For future treatments for bollworms this season, I would suggest only max rates of name brand pyrethroids if aphids are not an issue or utilizing products that are softer on beneficials if aphids are present or if control from good pyrethroids prove precarious.
Cotton aphids are also in 100% of our cotton fields with populations generally higher in the southern areas of my territory. Our per leaf populations have ranged from 0.33 up to 41.3 aphids per leaf with ET ranging between 50-90 aphids per leaf stage depending. Once open cotton is found, the ET for aphids drop to 12 aphids per leaf.

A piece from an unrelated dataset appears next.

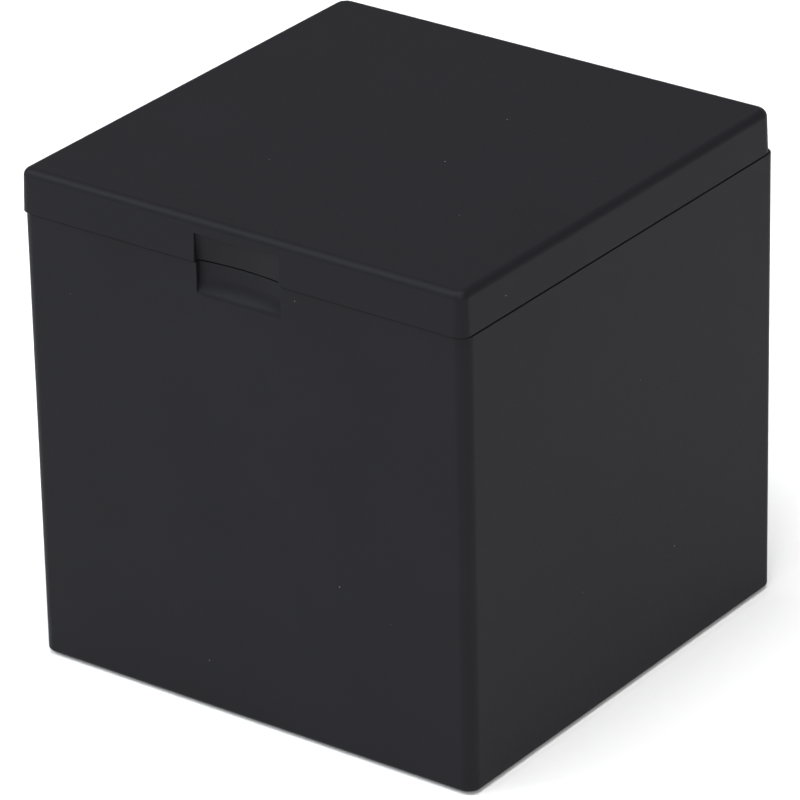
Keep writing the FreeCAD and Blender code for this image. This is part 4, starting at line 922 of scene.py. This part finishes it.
def moulded(name, colour, roughness, grain=0.12 * MM, depth=0.006 * MM, specular=0.3, specks=False):
    """Moulded plastic: a fine spark-eroded grain, faint cloudy variation and, if asked, dust specks."""
    material, tree, shader = new_material(name, colour, roughness, specular)
    place = object_place(tree)
    clouds = noise(tree, place, 60.0, 4.0)
    mottled = ramp_colours(tree, clouds, ((0.3, shade(colour, 0.93)), (0.7, shade(colour, 1.07))))
    if specks:
        mottled = add_specks(tree, place, mottled)
    tree.links.new(mottled, shader.inputs["Base Color"])
    fine = noise(tree, place, 0.5 / grain, 2.0, 0.6)
    gloss = remap(tree, fine, 0.3, 0.7, roughness - 0.04, roughness + 0.04)
    tree.links.new(gloss, shader.inputs["Roughness"])
    bump(tree, shader, fine, depth)
    return material


def add_specks(tree, place, colour):
    """A few specks of dust, each under a quarter of a millimetre."""
    cells = tree.nodes.new("ShaderNodeTexVoronoi")
    cells.inputs["Scale"].default_value = 150.0
    tree.links.new(place, cells.inputs["Vector"])
    speck = remap(tree, cells.outputs["Distance"], 0.016, 0.011, 0.0, 0.8)
    mix = tree.nodes.new("ShaderNodeMix")
    mix.data_type = "RGBA"
    mix.inputs["B"].default_value = (0.4, 0.41, 0.42, 1)
    tree.links.new(speck, mix.inputs["Factor"])
    tree.links.new(colour, mix.inputs["A"])
    return mix.outputs["Result"]


def brushed(name, colour, roughness):
    material, tree, shader = new_material(name, colour, roughness, 0.5, 1.0)
    place = object_place(tree)
    fine = noise(tree, place, 2500.0, 3.0)
    gloss = remap(tree, fine, 0.3, 0.7, roughness - 0.08, roughness + 0.1)
    tree.links.new(gloss, shader.inputs["Roughness"])
    bump(tree, shader, fine, 0.004 * MM, 0.6)
    return material


def napped(name, colour, fibre, sheen):
    """Fabric with a short pile: fibres, brushed patches and a sheen at grazing angles."""
    material, tree, shader = new_material(name, colour, 0.92, 0.2)
    place = object_place(tree)
    patches = noise(tree, place, 160.0, 4.0, 0.6)
    fibres = noise(tree, place, 0.5 / fibre, 4.0, 0.7)
    brushed_in = remap(tree, patches, 0.3, 0.7, 0.0, 0.3)
    total = tree.nodes.new("ShaderNodeMath")
    total.operation = "ADD"
    tree.links.new(brushed_in, total.inputs[0])
    tree.links.new(remap(tree, fibres, 0.3, 0.7, 0.0, 0.7), total.inputs[1])
    stops = ((0.1, shade(colour, 0.7)), (0.9, shade(colour, 1.4)))
    tree.links.new(ramp_colours(tree, total.outputs["Value"], stops), shader.inputs["Base Color"])
    bump(tree, shader, fibres, 0.07 * MM)
    shader.inputs["Sheen Weight"].default_value = sheen
    shader.inputs["Sheen Roughness"].default_value = 0.4
    return material


def make_materials():
    return {
        "case_plastic": moulded("case_plastic", (0.0064, 0.0062, 0.0084), 0.54, specular=0.115, specks=True),
        "inner_plastic": moulded("inner_plastic", (0.012, 0.012, 0.0135), 0.5),
        "base_plastic": moulded("base_plastic", (0.014, 0.014, 0.015), 0.62, grain=0.3 * MM, depth=0.02 * MM),
        "foot_rubber": moulded("foot_rubber", (0.01, 0.01, 0.011), 0.8, grain=0.25 * MM, depth=0.015 * MM),
        "screw_steel": brushed("screw_steel", (0.12, 0.12, 0.125), 0.38),
        "pin_steel": brushed("pin_steel", (0.55, 0.55, 0.56), 0.25),
        "spring_steel": brushed("spring_steel", (0.5, 0.5, 0.52), 0.3),
        "bobbin_nylon": moulded("bobbin_nylon", (0.6, 0.57, 0.48), 0.45),
        "winding_copper": brushed("winding_copper", (0.72, 0.28, 0.12), 0.28),
        "retainer_plastic": moulded("retainer_plastic", (0.03, 0.03, 0.032), 0.6, grain=0.4 * MM,
                                    depth=0.03 * MM),
        "board_laminate": moulded("board_laminate", (0.01, 0.11, 0.045), 0.3, grain=0.5 * MM,
                                  depth=0.01 * MM),
        "capacitor_sleeve": moulded("capacitor_sleeve", (0.015, 0.022, 0.08), 0.25, depth=0.002 * MM),
        "cell_sleeve": moulded("cell_sleeve", (0.03, 0.18, 0.36), 0.25, depth=0.002 * MM),
        "holder_plastic": moulded("holder_plastic", (0.015, 0.015, 0.015), 0.5),
        "sink_aluminium": brushed("sink_aluminium", (0.3, 0.3, 0.31), 0.35),
        "chip_epoxy": moulded("chip_epoxy", (0.016, 0.016, 0.017), 0.55, grain=0.2 * MM, depth=0.01 * MM),
        "core_ferrite": moulded("core_ferrite", (0.045, 0.045, 0.05), 0.6, grain=0.2 * MM, depth=0.012 * MM),
        "winding_tape": moulded("winding_tape", (0.7, 0.52, 0.07), 0.3, depth=0.003 * MM),
        "connector_nylon": moulded("connector_nylon", (0.75, 0.72, 0.64), 0.4),
        "socket_steel": brushed("socket_steel", (0.6, 0.6, 0.61), 0.28),
        "button_plastic": moulded("button_plastic", (0.02, 0.02, 0.022), 0.45),
        "light_acrylic": moulded("light_acrylic", (0.75, 0.82, 0.78), 0.3, depth=0.002 * MM),
        "led_epoxy": moulded("led_epoxy", (0.2, 0.6, 0.25), 0.2, depth=0.001 * MM),
        "lead_insulation": moulded("lead_insulation", (0.3, 0.012, 0.012), 0.35, depth=0.002 * MM),
        "cushion_fabric": napped("cushion_fabric", (0.035, 0.037, 0.044), 0.14 * MM, 0.35),
        "pad_foam": napped("pad_foam", (0.028, 0.029, 0.034), 0.1 * MM, 0.25),
    }


def finish_piece(piece, body, slot, *nodes):
    """Gives the piece the material of its slot, hangs it on its body and hides the CAD nodes that it stands for.
    """
    piece.data.materials.clear()
    piece.data.materials.append(materials[slot])
    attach(piece, body)
    if nodes:
        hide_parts(*nodes)


def dress_cad_nodes():
    """CAD nodes that stay: their own slot's material, and small rounded edges from modifiers."""
    for entry in frame["record"]["subparts"]:
        node = frame["nodes"][entry["node"]]
        node.data.materials.clear()
        node.data.materials.append(materials[entry["material_slot"]])
        if entry["node"] in EDGE_WIDTHS:
            round_cad_edges(node, EDGE_WIDTHS[entry["node"]])


def round_cad_edges(node, width):
    weld = node.modifiers.new("weld", "WELD")
    weld.merge_threshold = SLIVER
    flat = node.modifiers.new("flat_faces", "DECIMATE")
    flat.decimate_type = "DISSOLVE"
    flat.angle_limit = math.radians(0.5)
    bevel = node.modifiers.new("soft_edges", "BEVEL")
    bevel.width = width
    bevel.segments = 2
    bevel.limit_method = "ANGLE"
    bevel.angle_limit = math.radians(50)
    bevel.harden_normals = True
    tidy = node.modifiers.new("tidy", "WELD")
    tidy.merge_threshold = SLIVER / 4


# ---- room ----

def area_light(name, place, target, size, power, colour=(1, 1, 1)):
    data = bpy.data.lights.new(name, "AREA")
    data.shape = "RECTANGLE"
    data.size, data.size_y = size
    data.energy = power
    data.color = colour
    light = bpy.data.objects.new(name, data)
    bpy.context.scene.collection.objects.link(light)
    light.location = place
    light.rotation_euler = (Vector(target) - Vector(place)).to_track_quat("-Z", "Y").to_euler()
    return light


def make_room():
    """Plain pale floor, soft studio lights and a dim room round them."""
    corners = [(side_x * FLOOR_HALF, side_y * FLOOR_HALF, 0)
               for side_x, side_y in ((-1, -1), (1, -1), (1, 1), (-1, 1))]
    floor = add_object("floor", mesh_from("floor", corners, [(0, 1, 2, 3)]))
    floor.data.materials.append(new_material("floor_white", (0.9, 0.9, 0.9), 0.9, 0.1)[0])
    world = bpy.data.worlds.new("studio")
    world.use_nodes = True
    tree = world.node_tree
    height = tree.nodes.new("ShaderNodeSeparateXYZ")
    tree.links.new(tree.nodes.new("ShaderNodeTexCoord").outputs["Generated"], height.inputs["Vector"])
    stops = [(place, (level,) * 3) for place, level in HORIZON_GLOW]
    glow = ramp_colours(tree, height.outputs["Z"], stops)
    tree.links.new(glow, tree.nodes["Background"].inputs["Color"])
    bpy.context.scene.world = world
    target = (0, 0, 0.045)
    area_light("front_left_softbox", (-0.82, -0.68, 0.98), target, (0.7, 0.7), 12.5, (0.86, 0.93, 1.0))
    area_light("front_right_softbox", (0.8, -1.05, 0.75), target, (0.7, 0.7), 11)
    area_light("overhead_softbox", (0.1, -0.15, 1.4), target, (1.0, 1.0), 20)
    bpy.context.scene.view_settings.view_transform = "Standard"


set_camera()
materials = make_materials()
dress_cad_nodes()
make_case_shell()
make_lid_shell()
make_screws("deck_screws", "case", by_quarter, *CASE_SCREW, heads_up=True)
make_screws("base_screws", "case", by_quarter, *CASE_SCREW, heads_up=False)
make_screws("board_screws", "case", by_quarter, *INNER_SCREW, heads_up=True)
make_screws("retainer_screws", "case", by_third, *INNER_SCREW, heads_up=False)
make_screws("liner_screws", "lid", by_quarter, *LINER_SCREW, heads_up=False)
make_winding()
make_start_button()
make_light_pipe()
make_charging_inlet()
make_bay_cushion()
make_lid_pad()
make_room()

Lygus remain an issue for our fields with most having at least some Lygus in them. I have reports of a few fields requiring treatment for Lygus this week also. Our population ranged between 1 Lygus / 2.1 for feet to none found with 1 / 12 row feet being fairly normal. Our high Lygus population of 1 / 2.1 feet could be considered economic in many situations, but in this field the Lygus feeding was concentrating on fruit that had little chance of making harvestable bolls this fall.
Our program sorghum ranges in stage from 50% bloom to drying down for harvest. There is very little happening in our older sorghum fields at this time. Even sugarcane aphids are hard to find in these early planted fields. My suggestion for these fields this week was to consider harvest aids to get this grain to the elevator before the aphids change their minds.
It is possible aphids could infest be-tween now and a post freeze harvest and instigate lodging issues during that time. For these fields in our program, the yellow sugarcane aphids were the only pest of note so far and the finish line is within sight.
In our later planted fields, excitement is high. Bollworms (headworms) are moving in and are expected to reach ET soon. The fall armyworm is expected to be a portion of this headworm population which would mandate a change in control products eliminating any pyrethroid from consideration.
Under heavy sugarcane aphid (SCA) pressure, a softer on beneficial product might be the wiser option if need-ed. Sorghum midge has reached ET in several area fields also. The list for effective midge control is long with many solid performing products. When we consider products that are effective on sorghum midge AND softer on beneficials, there really is only one product to choose from.
The product is Blackhawk, which is in very short supply. If your dealer can get some, and you have blooming sorghum, you may need to order product preemptively somehow. This product is also effective on headworms. IF we must treat sorghum midge and Blackhawk is not available, a second or mixed and strong SCA application will be warranted and we will not have any beneficial support in SCA control.
The SCA has infested all of our younger fields and research test plots with very heavy pressure. Applications are working quite well if treatment coverage was good and rates were solid. Spidermites are also active in most of our later fields, but are far below ET.
Our earlier planted corn has also developed past economic insect damage and is drying down for harvest. Common rust and a few other diseases made a late run at ET in the moisture, as did the BGM, but the field now only needs to stand & dry for harvest. Our late planted corn is at late blister and early dough stage and a prime target for bollworms (corn earworms), fall armyworms, and western bean cutworms.
Under the vast majority of circumstances, corn earworms are not an economic pest in corn with late corn serving as a sink crop for bollworms while the other two pests are a serious threat. Disease issues could easily become an issue here if moist conditions continue. BGM are in this late field and need to be watched also, but as temperatures ease in the fall, BGM tend to look toward fall and winter hosts.